Poetry at The Print Center

At The Print Center, 1614 Latimer Street, Philadelphia 19103

Thursday, March 13, 5:30pm, FREE


poetry night

 

The Print Center will host an evening of readings by poets who experiment with language and science, curated by noted Philadelphia poet and author Jena Osman. Osman will be joined by poets Amy Catanzano and Allison Cobb whose readings will range in topics from physics to the history of plastic and tie into Demetrius Oliver’s interest in our understanding of history, knowledge and the natural world.

Jena Osman’s books of poems include Public Figures (Wesleyan University Press, 2012), The Network (Fence Books 2010, selected for the National Poetry Series in 2009), An Essay in Asterisks (Roof Books, 2004) and The Character (Beacon Press, winner of the 1998 Barnard New Women Poets Prize). Her book Corporate Relations is forthcoming from Burning Deck Press in April 2014.

Osman was a 2006 Pew Fellow in the Arts, and has received grants from the National Endowment for the Arts, the New York Foundation for the Arts, The Pennsylvania Council on the Arts, the Howard Foundation, and the Fund for Poetry.

She teaches in the MFA Creative Writing program at Temple University in Philadelphia.

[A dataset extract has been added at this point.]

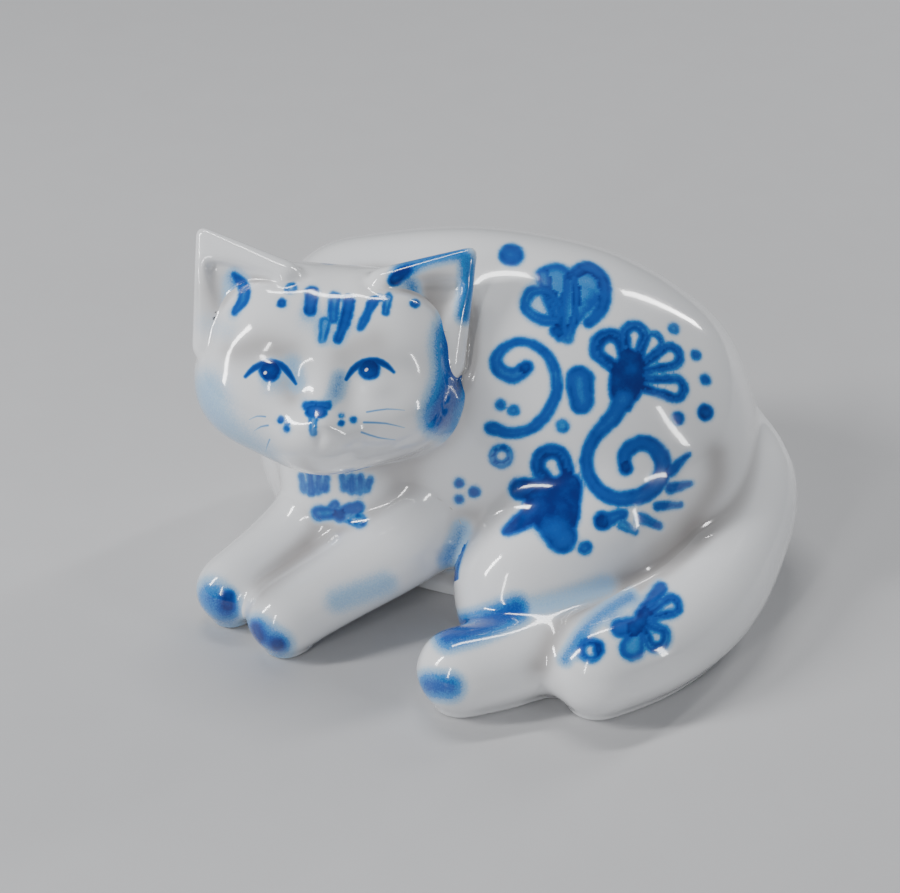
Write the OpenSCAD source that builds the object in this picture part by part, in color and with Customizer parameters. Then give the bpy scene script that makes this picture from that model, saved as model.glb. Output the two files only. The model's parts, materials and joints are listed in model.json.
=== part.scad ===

Amy Catanzano is an American poet from Boulder, Colorado. Her work has been described as “a poetic vision of multiple orders and multiple forms, of a fluid time set loose from linearity, and an open space that is motile and multidimensional.” Her interests lie in avant-garde literary forms, the intersection of science and literature, and in cross-genre and cross-cultural texts. Works include Starlight in Two Million: A Neo-Scientific Novella (Noemi Press) and Multiversal (Fordham University Press). Catanzano is an Assistant Professor of Creative Writing at Wake Forest University.

Allison Cobb is the author of Born2 (Chax Press, 2004) about her hometown of Los Alamos, New Mexico, and Green-Wood (Factory School, 2010) about a famous nineteenth-century cemetery in Brooklyn, New York. The New York Times called Green-Wood “a gorgeous, subtle, idiosyncratic gem.” She was a 2009 New York Foundation for the Arts Fellow and received a 2011 Individual Artist Fellowship award from the Oregon Arts Commission. She works for the Environmental Defense Fund. She lives in Portland, Oregon.